What you want is pretty much the opposite: Not only should we have a running system as early as possible that is then modified as feedback from the environment is incorporated, but making changes without a running system that is capable of giving such feedback should also be highly discouraged.
How can you tell how you’re doing? If you’re doing exceptionally well, you will know, because you won’t even have to measure cycle times; they will be near instantaneous. For those of us still trying to get better, you can try to use the DORA metrics discussed in the previous installment. GitLab provides an API that automates tracking these and assists you in getting better.
Conclusion: Keeping Not Just Your 10x-er Happy!
Another way of tracking your success is to see if your 10x developer is happy, as she feels the impact of process overhead much more than others. The reason is simple arithmetic: Let’s say we have processes in place that represent a 50% overhead for a normal developer like you and me. For an example task that takes two hours of coding, that will be one hour of overhead, so a third of the time spent.
A 10x developer, on the other hand, will get the coding done in 12 minutes, but the overhead remains the same at one hour. For them, the process overhead is five times the actual useful work, which is an exercise in futility and frustration. The more productive your developers, the more frustrating slow processes will be, and the more likely you to lose them, irrespective of whether 10x developers exist or not.
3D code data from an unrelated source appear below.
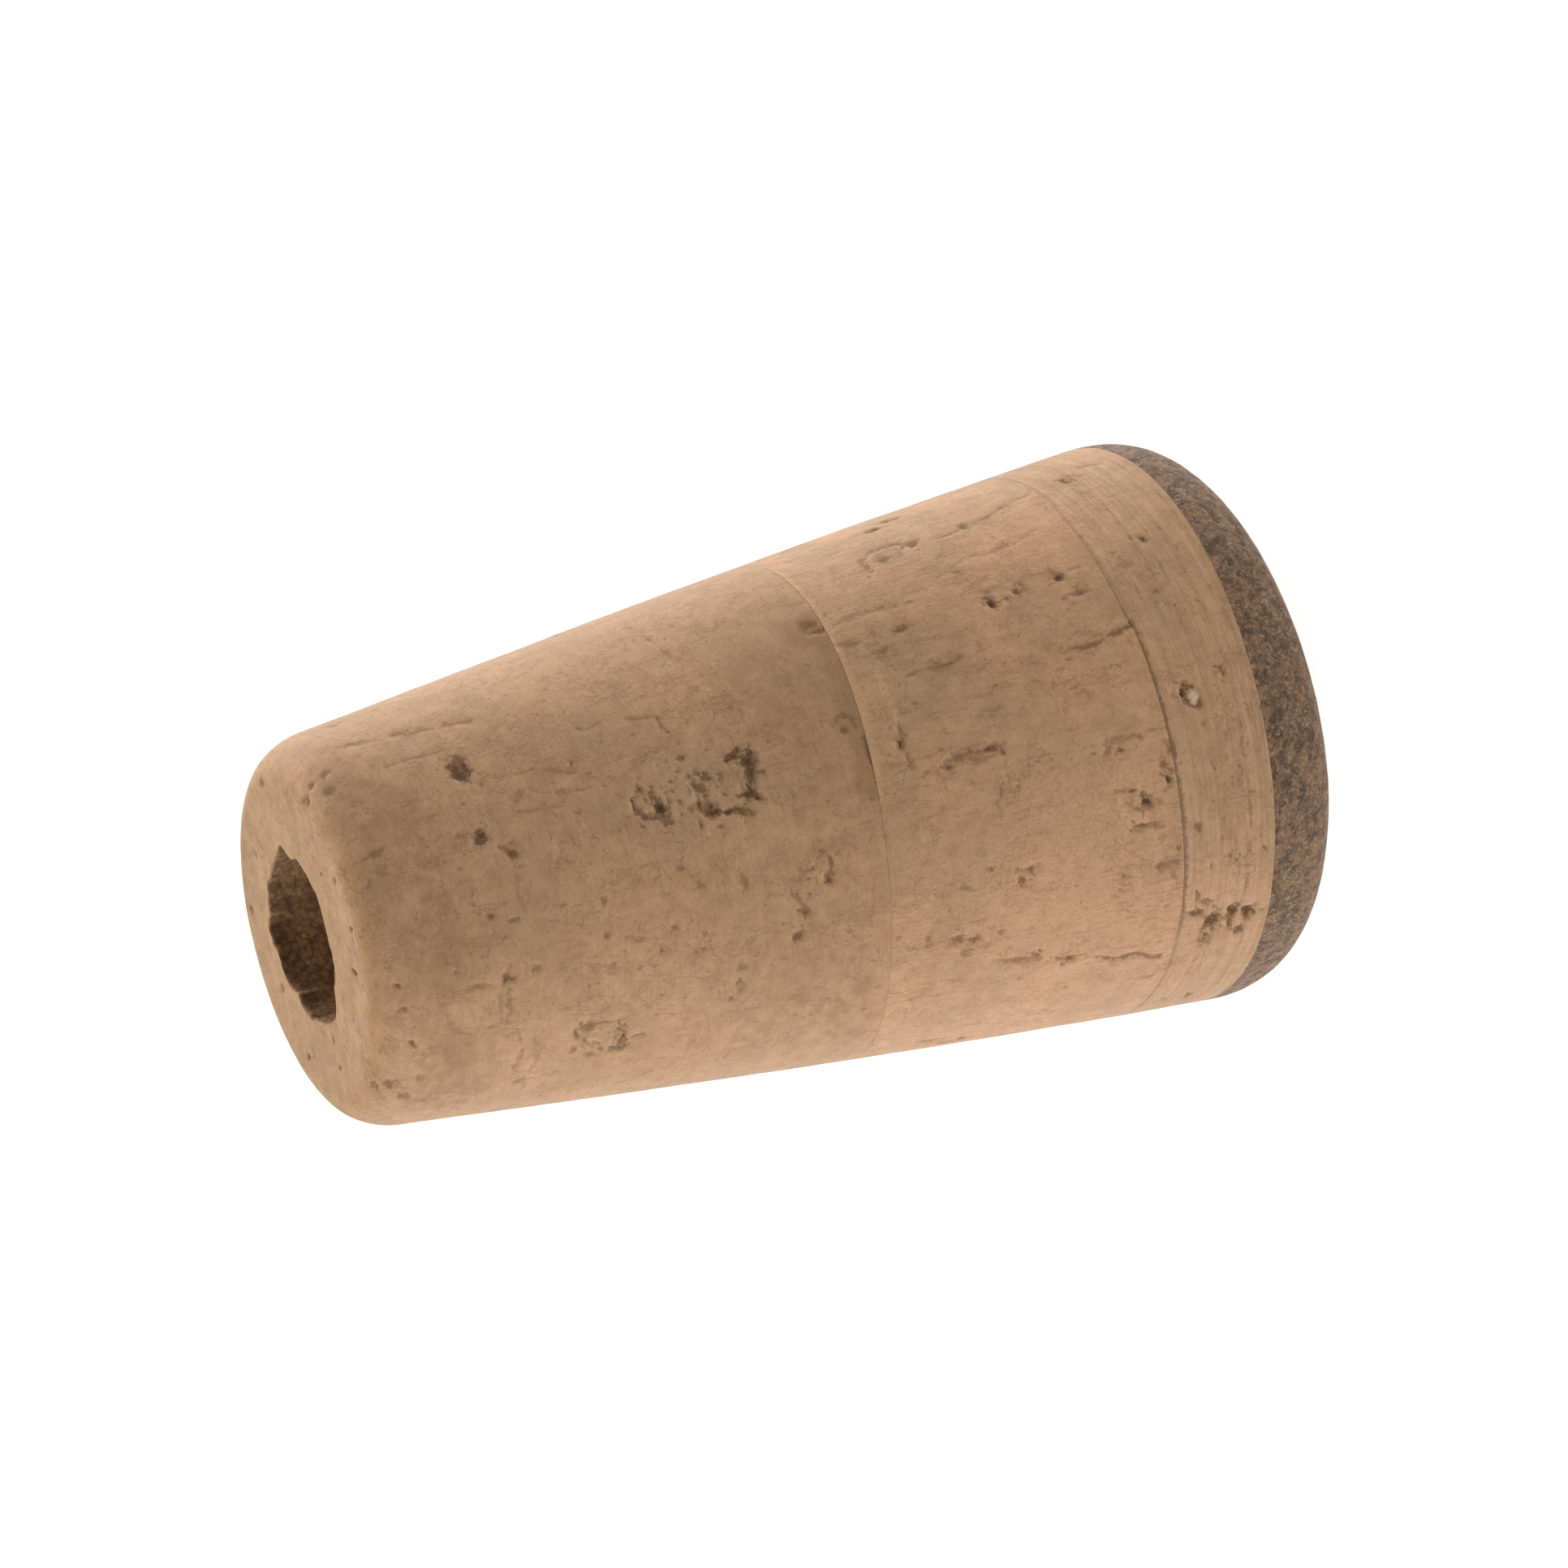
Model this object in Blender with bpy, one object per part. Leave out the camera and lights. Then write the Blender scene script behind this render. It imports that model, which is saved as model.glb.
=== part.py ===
"""Tapered cork pen holder: four glued rings turned to one cone, with a bore from end to end.

It stands on its dark rubberised ring. +Z runs up the bore, and the origin is the middle of
the lower face. All sizes are in metres.
"""
from math import cos, pi, sqrt, tau

import bmesh
import bpy

# The turned body
LENGTH = 0.0500
BASE_RADIUS = 0.01507       # where the straight taper would meet the lower face
NOSE_RADIUS = 0.00956       # where it would meet the upper face
CROWN = 0.000295            # how far the side bulges beyond the straight taper
CROWN_SHIFT = 1.2           # over 1 moves the fullest height towards the base
BORE_RADIUS = 0.00425

# The sanded edges, each a quarter ellipse taken off the side
BASE_ROUND_HEIGHT = 0.0032
BASE_ROUND_DEPTH = 0.00185
NOSE_ROUND_HEIGHT = 0.0024
NOSE_ROUND_DEPTH = 0.0017

# The heights of the three glued joints, from the base up
RUBBER_JOINT = 0.00356
THIN_JOINT = 0.00881
NOSE_JOINT = 0.02374
GLUE_GAP = 0.0003

# Mesh fineness
SEGMENTS = 64
ROUND_STEPS = 6
TAPER_STEPS = 9


def clear_scene():
    """Start from an empty scene."""
    for obj in list(bpy.data.objects):
        bpy.data.objects.remove(obj, do_unlink=True)


def finish(name, colour, roughness):
    """A plain non-metallic material."""
    material = bpy.data.materials.new(name)
    material.use_nodes = True
    shader = material.node_tree.nodes["Principled BSDF"]
    shader.inputs["Base Color"].default_value = (*colour, 1.0)
    shader.inputs["Roughness"].default_value = roughness
    shader.inputs["Metallic"].default_value = 0.0
    return material


def round_off(distance, height, depth):
    """What a quarter-ellipse edge takes off the radius, at a distance from its end face."""
    if distance >= height:
        return 0.0
    across = 1.0 - distance / height
    return depth * (1.0 - sqrt(1.0 - across ** 2))


def outer_radius(z):
    """Radius of the finished outside at height z."""
    share = z / LENGTH
    taper = BASE_RADIUS + (NOSE_RADIUS - BASE_RADIUS) * share
    up_side = (1.0 - share) ** CROWN_SHIFT
    bulge = CROWN * 4.0 * up_side * (1.0 - up_side)
    base_edge = round_off(z, BASE_ROUND_HEIGHT, BASE_ROUND_DEPTH)
    nose_edge = round_off(LENGTH - z, NOSE_ROUND_HEIGHT, NOSE_ROUND_DEPTH)
    return taper + bulge - base_edge - nose_edge


def side_heights(low, high):
    """Heights of the outline's points on the outer side, closer together on the edges."""
    turns = [0.5 * pi * step / ROUND_STEPS for step in range(ROUND_STEPS + 1)]
    straight = LENGTH - BASE_ROUND_HEIGHT - NOSE_ROUND_HEIGHT
    heights = [BASE_ROUND_HEIGHT * (1.0 - cos(turn)) for turn in turns]
    heights += [BASE_ROUND_HEIGHT + straight * step / TAPER_STEPS for step in range(1, TAPER_STEPS)]
    heights += [LENGTH - NOSE_ROUND_HEIGHT * (1.0 - cos(turn)) for turn in reversed(turns)]
    inside = [z for z in heights if low + GLUE_GAP < z < high - GLUE_GAP]
    return [low] + inside + [high]


def ring_outline(low, high):
    """Closed outline of one ring: down the outer side, in along the lower face, up the bore."""
    outer = [(outer_radius(z), z) for z in reversed(side_heights(low, high))]
    return outer + [(BORE_RADIUS, low), (BORE_RADIUS, high)]


def turned_ring(name, low, high, material):
    """One ring of the stack, turned about +Z, with its object placed at its lower face."""
    shape = bmesh.new()
    verts = [shape.verts.new((radius, 0.0, z - low)) for radius, z in ring_outline(low, high)]
    edges = [shape.edges.new((verts[i - 1], verts[i])) for i in range(len(verts))]
    bmesh.ops.spin(shape, geom=verts + edges, cent=(0, 0, 0), axis=(0, 0, 1),
                   angle=tau, steps=SEGMENTS, use_merge=True)
    bmesh.ops.recalc_face_normals(shape, faces=shape.faces)
    mesh = bpy.data.meshes.new(name)
    shape.to_mesh(mesh)
    shape.free()
    mesh.shade_smooth()
    mesh.set_sharp_from_angle(angle=pi / 5)
    mesh.materials.append(material)
    ring = bpy.data.objects.new(name, mesh)
    ring.location = (0.0, 0.0, low)
    bpy.context.scene.collection.objects.link(ring)
    return ring


def build():
    """The four rings, from the base up, with a glue gap at each joint."""
    half = GLUE_GAP / 2
    rubber_cork = finish("rubberised_cork", (0.145, 0.105, 0.075), 0.90)
    thin_cork = finish("thin_ring_cork", (0.50, 0.33, 0.205), 0.85)
    rear_cork = finish("rear_ring_cork", (0.47, 0.30, 0.185), 0.85)
    nose_cork = finish("nose_cork", (0.45, 0.285, 0.175), 0.85)
    turned_ring("rubber_cork_base", 0.0, RUBBER_JOINT - half, rubber_cork)
    turned_ring("thin_cork_ring", RUBBER_JOINT + half, THIN_JOINT - half, thin_cork)
    turned_ring("rear_cork_ring", THIN_JOINT + half, NOSE_JOINT - half, rear_cork)
    turned_ring("tapered_cork_nose", NOSE_JOINT + half, LENGTH, nose_cork)


clear_scene()
build()
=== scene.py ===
"""Looks of the tapered cork pen holder: four turned rings, the floor, the light and the camera.

Lengths in the feature lists are millimetres and angles are degrees, because those are the sizes
that cork is read in. Heights run up from the dark ring's face. Angles run from +X towards -Y,
so that 90 faces the camera. Everything that is built is in metres. The glue lines are not
pieces: their colour is in the edges of the rings.
"""

from math import degrees, radians

import bpy
import numpy as np
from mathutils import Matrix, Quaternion, Vector


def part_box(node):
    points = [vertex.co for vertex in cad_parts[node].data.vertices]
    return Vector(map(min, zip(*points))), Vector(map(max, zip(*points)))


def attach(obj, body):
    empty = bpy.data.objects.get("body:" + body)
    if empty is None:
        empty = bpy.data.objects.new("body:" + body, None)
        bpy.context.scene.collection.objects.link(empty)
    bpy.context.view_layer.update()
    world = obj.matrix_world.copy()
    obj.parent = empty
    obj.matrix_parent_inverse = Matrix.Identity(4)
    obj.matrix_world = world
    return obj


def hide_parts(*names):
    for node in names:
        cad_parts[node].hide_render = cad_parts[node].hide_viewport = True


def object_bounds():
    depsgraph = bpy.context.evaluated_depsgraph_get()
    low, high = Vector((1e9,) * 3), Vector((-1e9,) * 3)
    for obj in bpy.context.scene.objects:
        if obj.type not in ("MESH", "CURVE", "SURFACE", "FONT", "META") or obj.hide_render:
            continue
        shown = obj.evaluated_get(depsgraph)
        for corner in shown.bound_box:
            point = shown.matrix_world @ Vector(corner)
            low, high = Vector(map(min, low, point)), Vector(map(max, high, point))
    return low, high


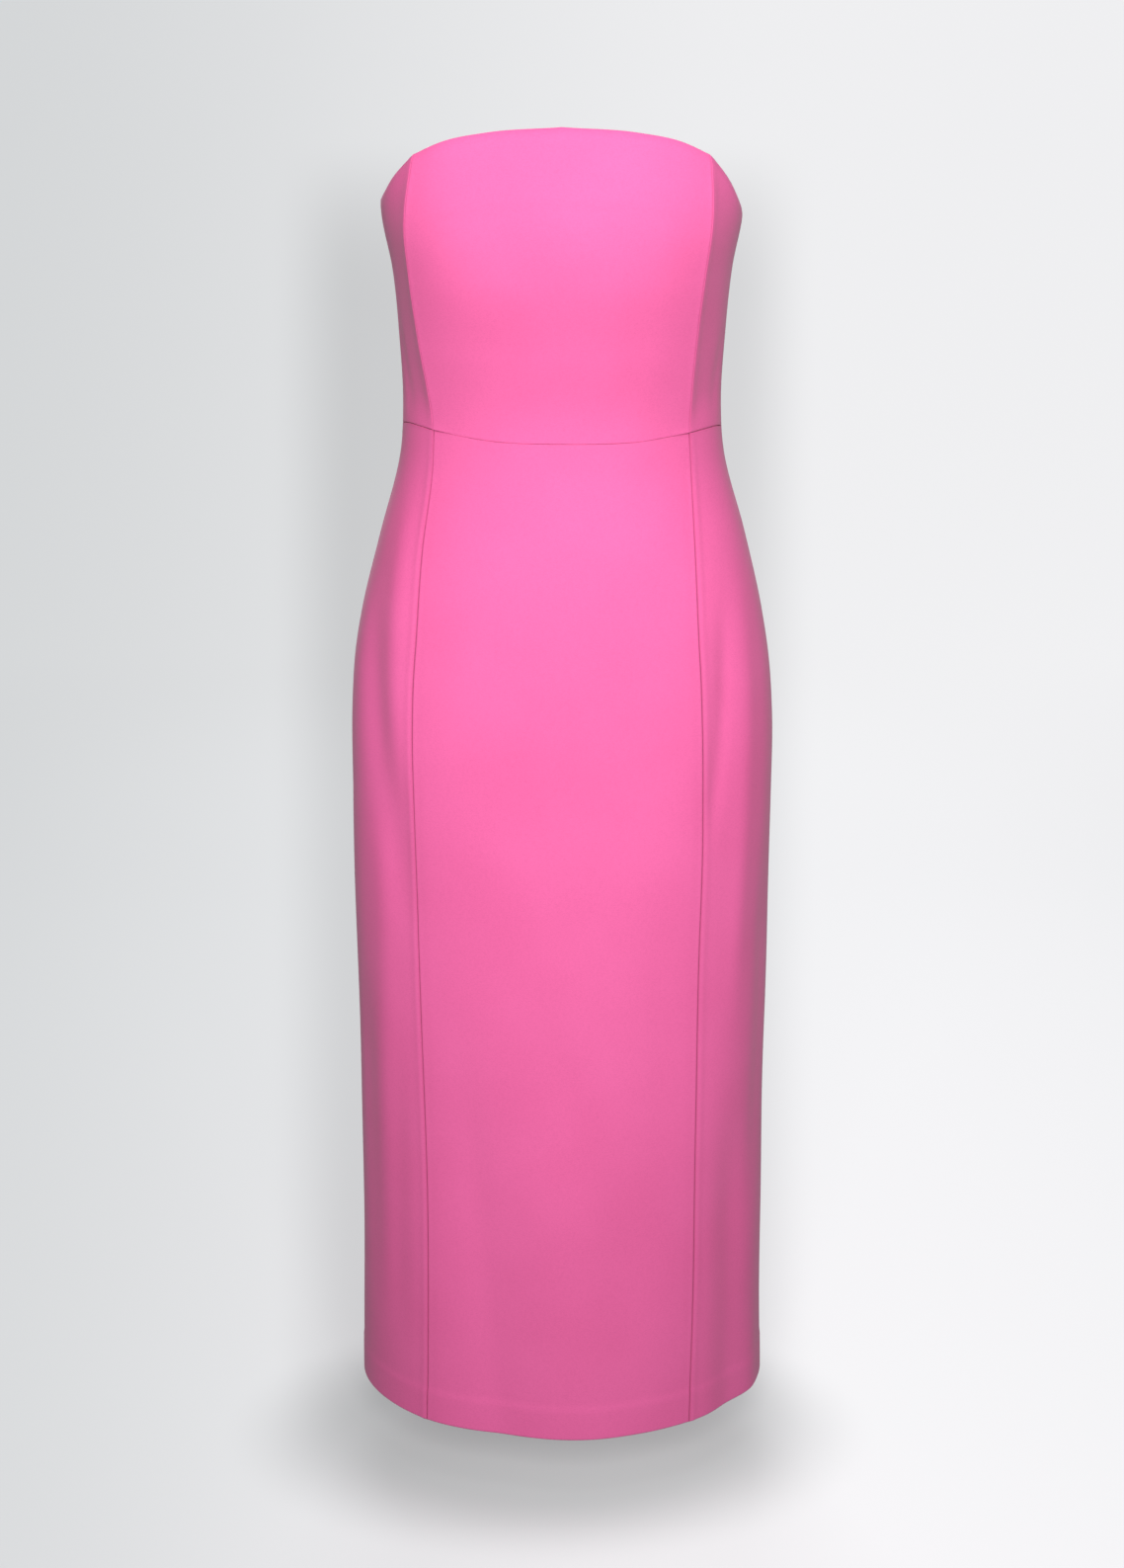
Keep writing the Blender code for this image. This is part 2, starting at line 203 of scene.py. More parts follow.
@dataclass(frozen=True)
class Garment:
    """Lengths of the garment and its cloth.

    Attributes:
        waist_z: Height of the waist seam in the row frame.
        skirt: Length of the skirt below it.
        cloth: Thickness of the wall.
        hem_turn: Height of the turned-up hem.
        hem_cloth: Thickness of the wall where the hem is turned up.
        half_gap: Half of the gap between two panels.
        roll_height: Height over which the top edge rolls back.
        roll_front: Depth of that roll at the centre front.
        roll_back: Depth of it at the sides and the back.
        corner_proud: How far the underarm corners stand out.
        corner_spread: Half length of a corner, in stations.
        corner_height: Height of a corner.
        underarm_lean: How much higher the right underarm sits.
        waist_lean: How much higher the right of the waist seam sits.
        ridge_width: How soon a princess seam's ridge dies away.
        slit: Length of the slit above the hem.
        slit_half: Half of its width at the hem.
        zip_part: Half of the gap at the top of the zip.
        zip_part_height: Height over which it is fully parted.
        zip_part_fade: Height over which it closes.
    """

    waist_z: float = -0.165
    skirt: float = 0.840
    cloth: float = 0.0015
    hem_turn: float = 0.030
    hem_cloth: float = 0.0027
    half_gap: float = 0.00015
    roll_height: float = 0.009
    roll_front: float = 0.0035
    roll_back: float = 0.0010
    corner_proud: float = 0.0014
    corner_spread: float = 0.20
    corner_height: float = 0.016
    underarm_lean: float = 0.005
    waist_lean: float = 0.0013
    ridge_width: float = 0.012
    slit: float = 0.220
    slit_half: float = 0.0030
    zip_part: float = 0.0013
    zip_part_height: float = 0.018
    zip_part_fade: float = 0.014


GARMENT = Garment()

# Sections from the hem up: rise, half width, depth in front, depth behind, fullness in front,
# fullness behind, share of the half width at the princess seam, its drift to the wearer's
# left, and the ridge that the seam makes
SECTIONS = np.array(
    (
        (-0.850, 0.1750, 0.1275, 0.1030, 2.00, 2.10, 0.639, -0.0035, 0.0004),
        (-0.700, 0.1727, 0.1240, 0.1045, 2.05, 2.10, 0.644, -0.0010, 0.0004),
        (-0.560, 0.1714, 0.1205, 0.1075, 2.15, 2.15, 0.649, -0.0015, 0.0004),
        (-0.430, 0.1717, 0.1185, 0.1120, 2.25, 2.20, 0.656, -0.0025, 0.0005),
        (-0.300, 0.1719, 0.1170, 0.1215, 2.30, 2.25, 0.665, -0.0027, 0.0005),
        (-0.230, 0.1708, 0.1155, 0.1255, 2.30, 2.25, 0.667, -0.0036, 0.0006),
        (-0.187, 0.1673, 0.1135, 0.1245, 2.30, 2.25, 0.671, -0.0038, 0.0006),
        (-0.150, 0.1610, 0.1110, 0.1205, 2.30, 2.25, 0.680, -0.0035, 0.0006),
        (-0.088, 0.1457, 0.1040, 0.1060, 2.20, 2.20, 0.724, -0.0025, 0.0008),
        (-0.020, 0.1280, 0.0935, 0.0890, 2.05, 2.15, 0.776, 0.0000, 0.0010),
        (0.020, 0.1251, 0.0940, 0.0860, 2.10, 2.15, 0.784, -0.0008, 0.0011),
        (0.070, 0.1267, 0.1030, 0.0905, 2.40, 2.20, 0.808, -0.0030, 0.0013),
        (0.125, 0.1313, 0.1150, 0.0975, 2.65, 2.30, 0.824, -0.0037, 0.0016),
        (0.165, 0.1385, 0.1165, 0.1010, 2.75, 2.35, 0.808, -0.0028, 0.0018),
        (0.210, 0.1380, 0.1080, 0.1025, 2.70, 2.35, 0.791, -0.0005, 0.0018),
        (0.250, 0.1365, 0.0960, 0.1035, 2.60, 2.35, 0.780, 0.0000, 0.0016),
    )
)
COLUMNS = {
    "half_width": 1,
    "front_depth": 2,
    "back_depth": 3,
    "front_fullness": 4,
    "back_fullness": 5,
    "seam_share": 6,
    "seam_drift": 7,
    "seam_ridge": 8,
}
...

Shedding weight from your processes is simple, but like most simplifications, it can be very hard. Like the equipment in a rocket, each bit of process was put there by smart people for a good reason. But as with rockets, creative solutions are possible, and these get you from a positive feedback loop of ever more overhead to a positive feedback loop of lighter weight productivity containing ever tighter feedback loops improving your product. Try it, and watch your organization soar!